The New South Wales government has released several new guidelines for large-scale solar, wind, and transmission projects aimed at streamlining and standardising renewable project decisions as the state attempts to rapidly replace outgoing coal plants.
The draft guidelines speak to the state’s ongoing issues around social licence, with the government saying in a formal review published in March that “the friction that is emerging [between communities and renewable proponents] may be the most significant risk to policy success.”
The most pertinent proposals include a “standard” benefit sharing payment for both solar and wind projects, sitting at $850 per megawatt per annum for solar, and $1050 per megawatt per annum for wind. The state government estimates the scheme would provide up to $413 million to host communities over a 25-year period. This scheme does not include the payments to individual landowners hosting projects.
The government is also proposing wind and solar projects which include a “significant energy storage system” could be deemed Critical State Significant Infrastructure, shifting the approval pathway purely to the state government, meaning there less opportunity for projects to be overturned by local opposition. The ballpark for “significant storage” is 750 MW of capacity or more.
The government has also provided two maps charting suitable to non-suitable locations for both solar and wind projects across the state. While the solar map has many possibilities along transmission routes, the potential for wind looks far more desolate, with almost no areas deemed “suitable.”
The draft guidelines will remain on public exhibition until December 18, 2023, with the government urging industry and community to provide feedback. It is aiming to have the finalised guidelines completed by early 2024.
Issues raised around community benefit sharing proposal
While councils and local communities have been lobbying for greater community benefits, some fear the proposed scheme could undercut ongoing negotiations between developers and councils in the Renewable Energy Zones. For example, the three main local government councils within the Central West Orana Renewable Energy Zone (REZ) – Warrumbungle, Dubbo, and Mid-Western councils – already have policies stating renewable proponents must provide contributions to the tune of 1.5% of their project’s Capital Investment Value via a Planning Agreement. This contribution over the life of the project aims to offset impacts and disturbances to local communities, including covering the costs of ongoing damage to local roads, other infrastructure and social services.
A person familiar with negotiations told pv magazine Australia the state government’s proposed benefit sharing scheme roughly equates to this 1.5% figure that impacted councils have been advocating. The fear is that under the state government’s proposal, some of the benefit sharing income could be paid directly to various ad-hoc community groups which do not have a mandate to maintain shared assets within the district, as a local council does. Moreover, such groups are not covered by the same accountability provisions as local government.
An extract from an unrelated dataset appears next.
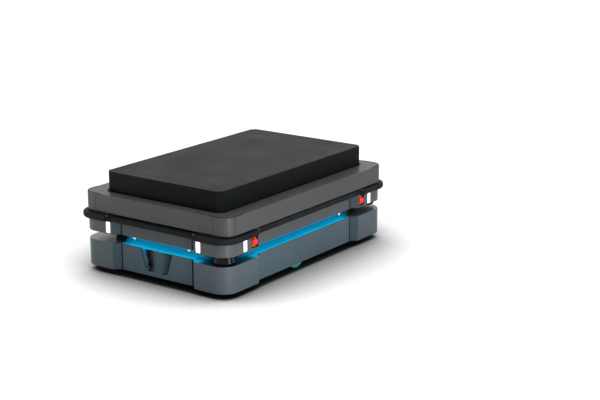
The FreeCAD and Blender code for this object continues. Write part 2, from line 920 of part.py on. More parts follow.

In other words, there is concern that under the proposed scheme, councils could lose a substantial portion the project’s benefit payments as the funding would be dissipated across various community groups and funnelled into things like local sports clubs.
Councils within the Central West Orana and New England REZs have been working in concert to bolster their position amid an influx of project proposals in their areas. However, councils outside the formal REZs may still have a number of renewable proposals to examine, but lack the know-how to properly assess these and negotiate with developers – making formal, state-backed guidelines helpful.
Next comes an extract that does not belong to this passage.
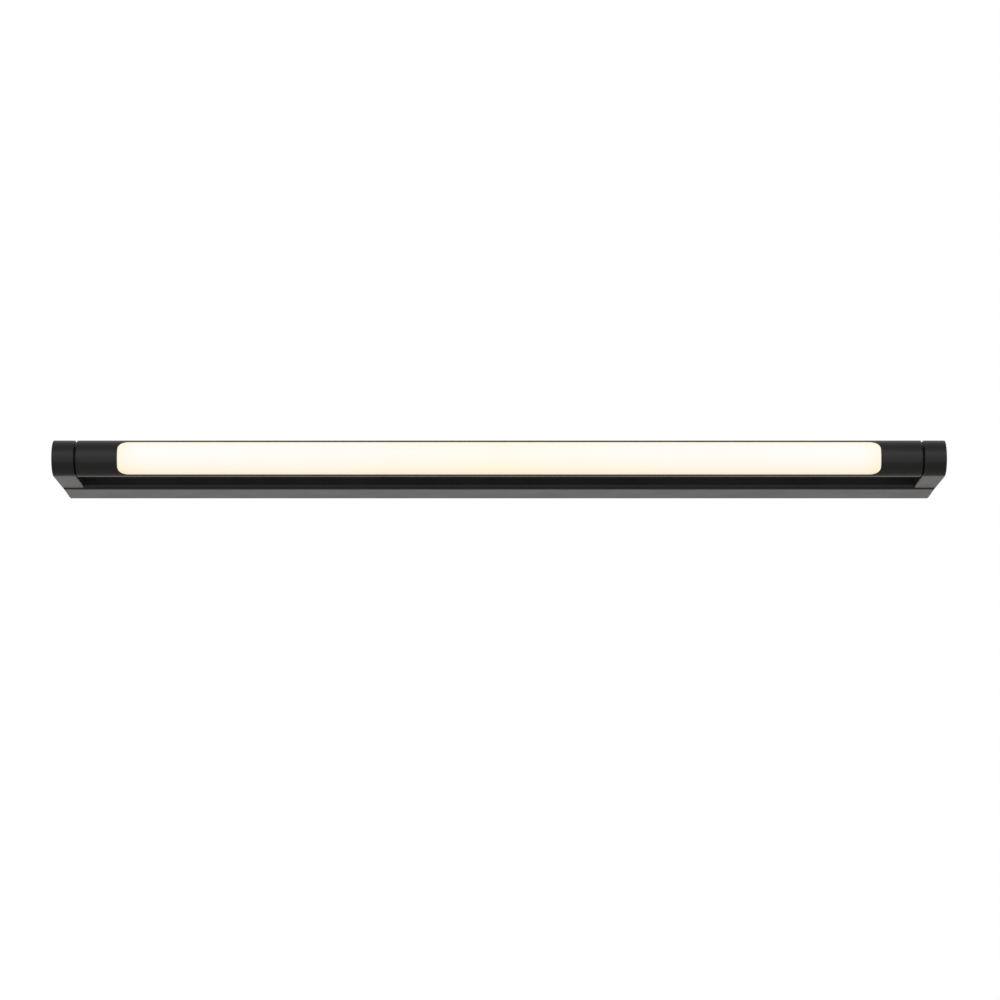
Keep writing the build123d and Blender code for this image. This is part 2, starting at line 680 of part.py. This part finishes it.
def board_leads():
    leads = []
    start_x = CABLE_SPLIT_X
    end_x = CONNECTOR_X - CONNECTOR_SIZE[0] / 2 + 2
    for sign in (-1, 1):
        near = (start_x, sign * 0.6, 0)
        bend = (start_x + 1.5, sign * 0.6, 0)
        rise = (end_x - 3.2, sign * 1.6, BOARD_TOP_Z + 1.9)
        end = (end_x, sign * 1.6, BOARD_TOP_Z + 1.9)
        leads.append(cable([near, bend, rise, end], (2.0, 2.0), CORE_R))
    return in_tube(group(leads))


def tube_cable():
    return on_axis(rod_x(CABLE_R, CABLE_JOIN_X, CABLE_SPLIT_X))


def end_plug(side):
    plug = rod_x(PLUG_R, PLUG_IN_X, TUBE_HALF)
    plug -= rod_x(PLUG_CAVITY_R, PLUG_IN_X, PLUG_FLOOR_X)
    plug -= rod_x(AXLE_R, PLUG_FLOOR_X, TUBE_HALF)
    groove_0 = SEAL_X - SEAL_GROOVE_W / 2
    groove_1 = SEAL_X + SEAL_GROOVE_W / 2
    plug -= rod_x(PLUG_R + 1, groove_0, groove_1) - rod_x(SEAL_GROOVE_R, groove_0, groove_1)
    plug -= Pos(TUBE_SCREW_X[-1], 0, 0) * rod_z(SMALL_HOLE_R, -TUBE_R, -6)
    if side < 0:
        plug = mirror(plug, about=Plane.YZ)
    return in_tube(plug)


def plug_seal(side):
    return pivot_part(Pos(SEAL_X, 0, 0) * Rot(0, 90, 0) * Torus(SEAL_MAJOR_R, SEAL_MINOR_R), side)


def tube_screws():
    screw = tube_screw(SMALL_SCREW_R, SMALL_HEAD_R, 5.5)
    slot = box(-1.4, 1.4, -0.25, 0.25, -TUBE_R, -TUBE_R + 0.8)
    screw -= slot + Rot(0, 0, 90) * slot
    screw &= rod_x(TUBE_R, -5, 5)
    return in_tube(group([Pos(x, 0, 0) * screw for x in TUBE_SCREW_X]))


def axle(side):
    body = rod_x(AXLE_R, AXLE_IN_X, AXLE_OUT_X)
    body = chamfer(body.edges().filter_by(GeomType.CIRCLE), 0.4)
    return pivot_part(body - rod_x(AXLE_BORE_R, AXLE_IN_X, AXLE_OUT_X), side)


def washer(outer_r, x, thickness, side):
    ring = rod_x(outer_r, x, x + thickness) - rod_x(AXLE_R, x, x + thickness)
    return pivot_part(ring, side)


def stop_washer():
    """The left washer, with a tab towards the wall that meets the arm's two stop posts."""
    ring = rod_x(WASHER_R, STOP_X, STOP_X + STOP_T)
    ring += box(STOP_X, STOP_X + STOP_T, 0, STOP_TAB_R, -STOP_TAB_W / 2, STOP_TAB_W / 2)
    ring -= rod_x(AXLE_R, STOP_X, STOP_X + STOP_T)
    return pivot_part(ring, -1)


def axle_nut(side):
    plane = Plane(origin=(NUT_X, 0, 0), x_dir=(0, 1, 0), z_dir=(1, 0, 0))
    nut = extrude(plane * RegularPolygon(NUT_FLATS / 2, 6, major_radius=False), amount=NUT_T)
    nut &= rod_x(NUT_FLATS / 2 * 1.1, NUT_X, NUT_X + NUT_T)
    return pivot_part(nut - rod_x(AXLE_R, NUT_X, NUT_X + NUT_T), side)


# ------------------------------------------------------------------ all nodes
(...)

The other potential issue raised around the draft guidelines is just that – the document is a guideline, not a mandate, meaning renewable proponents would not be actually required to share monetary benefits.
The guideline is likely the result of ongoing unrest in regional communities who often feel they are the ones bearing the negative impacts of renewable projects, including increased traffic and road damage, increased demands on social services and other community changes. So while the whole state benefits from decarbonisation, the negative impacts are only shouldered by regional populations.
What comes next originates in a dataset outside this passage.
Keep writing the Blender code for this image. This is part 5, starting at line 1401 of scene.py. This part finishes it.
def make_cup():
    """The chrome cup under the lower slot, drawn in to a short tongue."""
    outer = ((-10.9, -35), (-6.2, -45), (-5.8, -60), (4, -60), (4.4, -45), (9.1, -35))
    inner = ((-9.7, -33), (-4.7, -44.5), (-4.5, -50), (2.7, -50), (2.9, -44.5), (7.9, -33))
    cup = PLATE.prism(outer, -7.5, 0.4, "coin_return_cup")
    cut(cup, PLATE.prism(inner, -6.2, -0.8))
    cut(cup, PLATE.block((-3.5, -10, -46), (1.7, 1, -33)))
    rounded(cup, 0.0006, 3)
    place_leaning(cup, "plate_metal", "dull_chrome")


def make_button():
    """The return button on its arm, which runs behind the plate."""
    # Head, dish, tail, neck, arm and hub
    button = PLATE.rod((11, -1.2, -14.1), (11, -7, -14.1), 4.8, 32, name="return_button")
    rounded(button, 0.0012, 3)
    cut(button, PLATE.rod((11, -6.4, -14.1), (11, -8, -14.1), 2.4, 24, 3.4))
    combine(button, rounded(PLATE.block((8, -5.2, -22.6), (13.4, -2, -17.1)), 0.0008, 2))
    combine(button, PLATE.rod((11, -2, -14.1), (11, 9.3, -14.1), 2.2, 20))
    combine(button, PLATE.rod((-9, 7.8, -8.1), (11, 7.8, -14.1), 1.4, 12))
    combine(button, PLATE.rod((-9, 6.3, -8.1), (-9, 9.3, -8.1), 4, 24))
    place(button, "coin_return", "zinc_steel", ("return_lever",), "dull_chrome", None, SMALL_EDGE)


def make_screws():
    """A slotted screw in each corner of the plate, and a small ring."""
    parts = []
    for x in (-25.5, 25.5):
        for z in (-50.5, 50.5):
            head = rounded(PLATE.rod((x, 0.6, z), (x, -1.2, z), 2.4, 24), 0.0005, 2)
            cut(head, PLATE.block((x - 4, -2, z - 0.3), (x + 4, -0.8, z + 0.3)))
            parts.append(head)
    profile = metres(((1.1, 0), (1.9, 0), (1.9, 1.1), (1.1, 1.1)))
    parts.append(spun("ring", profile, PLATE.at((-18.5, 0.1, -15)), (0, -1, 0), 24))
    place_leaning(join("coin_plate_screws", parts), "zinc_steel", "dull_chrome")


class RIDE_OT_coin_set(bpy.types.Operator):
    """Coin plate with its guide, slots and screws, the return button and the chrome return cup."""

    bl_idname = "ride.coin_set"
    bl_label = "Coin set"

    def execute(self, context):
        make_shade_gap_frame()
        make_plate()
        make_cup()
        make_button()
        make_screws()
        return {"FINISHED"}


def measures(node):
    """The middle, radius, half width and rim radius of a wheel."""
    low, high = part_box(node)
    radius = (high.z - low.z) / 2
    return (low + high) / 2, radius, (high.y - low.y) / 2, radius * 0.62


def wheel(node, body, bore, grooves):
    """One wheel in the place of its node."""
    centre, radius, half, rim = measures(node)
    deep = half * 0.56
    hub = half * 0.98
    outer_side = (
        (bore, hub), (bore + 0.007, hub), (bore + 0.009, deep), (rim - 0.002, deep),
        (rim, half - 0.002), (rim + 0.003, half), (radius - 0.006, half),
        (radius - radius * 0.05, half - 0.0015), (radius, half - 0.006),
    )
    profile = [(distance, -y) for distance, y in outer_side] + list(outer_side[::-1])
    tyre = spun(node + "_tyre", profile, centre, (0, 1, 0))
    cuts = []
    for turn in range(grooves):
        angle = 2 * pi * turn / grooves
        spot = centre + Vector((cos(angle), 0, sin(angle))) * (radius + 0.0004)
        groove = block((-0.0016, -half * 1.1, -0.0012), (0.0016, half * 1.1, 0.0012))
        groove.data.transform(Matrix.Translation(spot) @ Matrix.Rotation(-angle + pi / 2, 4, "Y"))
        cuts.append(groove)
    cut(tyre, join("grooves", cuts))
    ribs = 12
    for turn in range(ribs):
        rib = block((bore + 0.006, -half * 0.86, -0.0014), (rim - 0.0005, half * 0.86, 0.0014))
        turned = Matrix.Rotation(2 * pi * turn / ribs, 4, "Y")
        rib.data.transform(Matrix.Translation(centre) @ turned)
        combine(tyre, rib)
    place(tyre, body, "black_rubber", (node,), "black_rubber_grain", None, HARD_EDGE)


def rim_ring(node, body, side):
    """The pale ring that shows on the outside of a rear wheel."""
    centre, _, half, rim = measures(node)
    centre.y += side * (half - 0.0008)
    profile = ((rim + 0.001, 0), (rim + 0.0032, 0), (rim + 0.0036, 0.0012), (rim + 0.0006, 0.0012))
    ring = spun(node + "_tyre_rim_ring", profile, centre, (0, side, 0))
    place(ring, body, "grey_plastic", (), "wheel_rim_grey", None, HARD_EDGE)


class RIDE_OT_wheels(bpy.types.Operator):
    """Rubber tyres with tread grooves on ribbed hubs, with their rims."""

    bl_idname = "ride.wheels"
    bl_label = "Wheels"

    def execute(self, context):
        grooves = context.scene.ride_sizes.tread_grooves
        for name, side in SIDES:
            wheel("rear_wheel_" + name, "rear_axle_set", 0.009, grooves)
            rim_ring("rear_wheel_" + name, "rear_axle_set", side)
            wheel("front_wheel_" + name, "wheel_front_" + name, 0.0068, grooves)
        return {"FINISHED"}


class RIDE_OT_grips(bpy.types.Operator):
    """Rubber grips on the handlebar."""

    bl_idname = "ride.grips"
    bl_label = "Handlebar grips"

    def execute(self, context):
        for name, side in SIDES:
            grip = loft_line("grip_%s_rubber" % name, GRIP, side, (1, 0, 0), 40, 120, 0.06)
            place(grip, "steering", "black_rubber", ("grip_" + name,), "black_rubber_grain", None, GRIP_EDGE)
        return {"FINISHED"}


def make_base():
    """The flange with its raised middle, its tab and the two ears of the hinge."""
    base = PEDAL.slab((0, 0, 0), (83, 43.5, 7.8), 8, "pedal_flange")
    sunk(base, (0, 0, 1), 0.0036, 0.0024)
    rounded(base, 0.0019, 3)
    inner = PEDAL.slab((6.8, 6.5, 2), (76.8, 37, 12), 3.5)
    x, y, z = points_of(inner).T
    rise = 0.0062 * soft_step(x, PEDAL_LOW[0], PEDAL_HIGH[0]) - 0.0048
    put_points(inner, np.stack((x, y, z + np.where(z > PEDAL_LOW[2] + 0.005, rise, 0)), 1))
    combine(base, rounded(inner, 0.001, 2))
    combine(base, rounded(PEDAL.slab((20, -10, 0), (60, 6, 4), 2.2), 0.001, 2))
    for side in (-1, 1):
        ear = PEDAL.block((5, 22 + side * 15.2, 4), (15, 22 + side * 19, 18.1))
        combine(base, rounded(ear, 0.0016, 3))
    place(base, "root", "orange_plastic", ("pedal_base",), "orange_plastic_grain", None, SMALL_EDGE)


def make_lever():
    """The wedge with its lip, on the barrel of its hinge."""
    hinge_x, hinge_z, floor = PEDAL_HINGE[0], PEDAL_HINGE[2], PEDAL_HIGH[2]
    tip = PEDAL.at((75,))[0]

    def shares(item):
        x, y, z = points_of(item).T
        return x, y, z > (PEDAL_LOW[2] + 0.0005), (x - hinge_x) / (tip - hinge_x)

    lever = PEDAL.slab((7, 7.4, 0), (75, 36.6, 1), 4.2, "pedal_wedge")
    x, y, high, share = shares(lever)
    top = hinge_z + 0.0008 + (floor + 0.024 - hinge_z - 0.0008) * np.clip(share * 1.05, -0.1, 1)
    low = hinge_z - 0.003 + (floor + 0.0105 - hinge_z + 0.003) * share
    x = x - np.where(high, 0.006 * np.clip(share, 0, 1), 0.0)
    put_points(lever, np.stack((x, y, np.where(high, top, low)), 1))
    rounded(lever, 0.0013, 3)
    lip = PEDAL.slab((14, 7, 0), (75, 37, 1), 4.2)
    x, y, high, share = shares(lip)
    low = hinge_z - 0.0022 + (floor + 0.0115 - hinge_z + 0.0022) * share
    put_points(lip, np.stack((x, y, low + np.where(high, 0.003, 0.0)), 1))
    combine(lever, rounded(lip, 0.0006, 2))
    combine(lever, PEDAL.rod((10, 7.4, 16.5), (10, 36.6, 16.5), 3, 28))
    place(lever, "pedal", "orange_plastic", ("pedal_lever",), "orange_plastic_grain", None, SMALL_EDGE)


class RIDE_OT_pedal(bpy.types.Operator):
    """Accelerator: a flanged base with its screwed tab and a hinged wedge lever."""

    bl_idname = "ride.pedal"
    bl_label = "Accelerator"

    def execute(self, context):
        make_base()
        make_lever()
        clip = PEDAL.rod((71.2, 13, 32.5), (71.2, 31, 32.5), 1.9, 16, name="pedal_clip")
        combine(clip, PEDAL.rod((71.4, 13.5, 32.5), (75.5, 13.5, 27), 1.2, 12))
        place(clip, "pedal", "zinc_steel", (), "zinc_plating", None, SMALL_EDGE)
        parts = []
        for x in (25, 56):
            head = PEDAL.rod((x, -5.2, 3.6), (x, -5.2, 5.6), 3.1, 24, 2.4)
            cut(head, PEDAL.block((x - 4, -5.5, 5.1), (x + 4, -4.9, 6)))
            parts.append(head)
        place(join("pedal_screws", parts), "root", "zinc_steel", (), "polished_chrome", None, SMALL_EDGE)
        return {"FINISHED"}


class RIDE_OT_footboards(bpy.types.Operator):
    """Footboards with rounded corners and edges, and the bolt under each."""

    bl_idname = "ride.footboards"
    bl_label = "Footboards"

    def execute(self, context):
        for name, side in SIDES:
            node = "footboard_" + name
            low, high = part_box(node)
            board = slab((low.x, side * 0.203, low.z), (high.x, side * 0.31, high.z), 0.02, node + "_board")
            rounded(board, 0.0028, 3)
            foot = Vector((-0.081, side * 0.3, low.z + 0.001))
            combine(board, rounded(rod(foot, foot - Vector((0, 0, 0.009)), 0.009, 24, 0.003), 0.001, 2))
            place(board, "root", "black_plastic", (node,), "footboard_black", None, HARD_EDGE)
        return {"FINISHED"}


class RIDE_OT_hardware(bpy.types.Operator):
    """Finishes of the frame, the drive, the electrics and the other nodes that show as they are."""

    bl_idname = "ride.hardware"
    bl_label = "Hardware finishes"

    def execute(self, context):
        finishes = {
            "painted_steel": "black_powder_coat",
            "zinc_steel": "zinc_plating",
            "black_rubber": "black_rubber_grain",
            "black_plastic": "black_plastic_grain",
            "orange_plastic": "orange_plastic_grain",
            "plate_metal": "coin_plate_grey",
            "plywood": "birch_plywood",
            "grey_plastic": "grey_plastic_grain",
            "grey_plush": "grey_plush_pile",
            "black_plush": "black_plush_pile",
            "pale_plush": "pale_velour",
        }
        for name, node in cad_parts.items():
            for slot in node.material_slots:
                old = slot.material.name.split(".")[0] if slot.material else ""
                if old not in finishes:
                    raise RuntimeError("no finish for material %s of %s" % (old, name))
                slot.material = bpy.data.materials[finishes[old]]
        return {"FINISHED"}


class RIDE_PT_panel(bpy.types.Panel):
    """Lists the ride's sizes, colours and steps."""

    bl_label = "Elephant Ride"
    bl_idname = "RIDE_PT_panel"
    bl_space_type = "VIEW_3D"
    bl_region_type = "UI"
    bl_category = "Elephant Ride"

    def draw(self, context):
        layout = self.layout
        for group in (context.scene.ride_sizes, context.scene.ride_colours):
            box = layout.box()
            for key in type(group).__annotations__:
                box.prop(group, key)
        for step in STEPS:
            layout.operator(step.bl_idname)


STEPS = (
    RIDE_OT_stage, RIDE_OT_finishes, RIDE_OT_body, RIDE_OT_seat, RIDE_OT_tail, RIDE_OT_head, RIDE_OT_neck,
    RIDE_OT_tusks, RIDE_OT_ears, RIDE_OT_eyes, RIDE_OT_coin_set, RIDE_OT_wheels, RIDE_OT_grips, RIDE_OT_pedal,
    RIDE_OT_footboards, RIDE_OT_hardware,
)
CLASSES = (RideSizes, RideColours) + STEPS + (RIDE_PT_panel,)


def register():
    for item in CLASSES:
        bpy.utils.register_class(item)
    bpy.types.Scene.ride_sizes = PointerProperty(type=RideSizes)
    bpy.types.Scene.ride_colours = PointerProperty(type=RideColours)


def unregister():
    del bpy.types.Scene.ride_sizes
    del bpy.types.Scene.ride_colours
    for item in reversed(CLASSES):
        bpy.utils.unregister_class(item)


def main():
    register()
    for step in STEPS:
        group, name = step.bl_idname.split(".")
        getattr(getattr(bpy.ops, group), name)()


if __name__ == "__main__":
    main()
State Significant Development vs. Critical State Significant Infrastructure
Currently in NSW, renewable energy generation projects are defined as State Significant Developments, and the elevated title of State Significant Infrastructure is usually set aside only for major transmission lines, major roads, rail projects and other major infrastructure.
While local government and communities have an opportunity to examine the adequacy of Environmental Impact Statements (EISs) for both types of development, Significant Infrastructure projects are in effect mandated by the state government and there is limited scope for councils or the general public to overturn such a development.
On the other hand, projects deemed State Significant Developments can be tangibly affected by community and council opposition with decisions deferred to the Independent Planning Commission of NSW if the applicable council decides to oppose the project or if more than 50 public objections are lodged in response to the EIS.
This may not sink a project, but it does heavily delay it. Such things likely lay behind the new proposal to deem even solar and wind projects as State Significant Infrastructure if they include 750 MW+ of storage – deemed the most vital technology for actually getting the state to a fully decarbonised grid.
Additional guidance
The draft guidelines also outline how noise, visual and other community impacts should be evaluated and managed through the development assessment process.
The government has also put forward a range of draft tools to help landholders considering hosting renewable energy development. Again, this is an attempt to level the playing field with the government in March publishing its review of the renewable sector’s conflicts with agriculture, in which it flagged that farmers and individuals often lack the tools to adequately negotiate with the big companies behind projects.
“These proposed new guidelines will support faster decisions and clearer rules that will increase certainty for the industry and communities,” NSW Minister for Planning and Public Spaces Paul Scully said.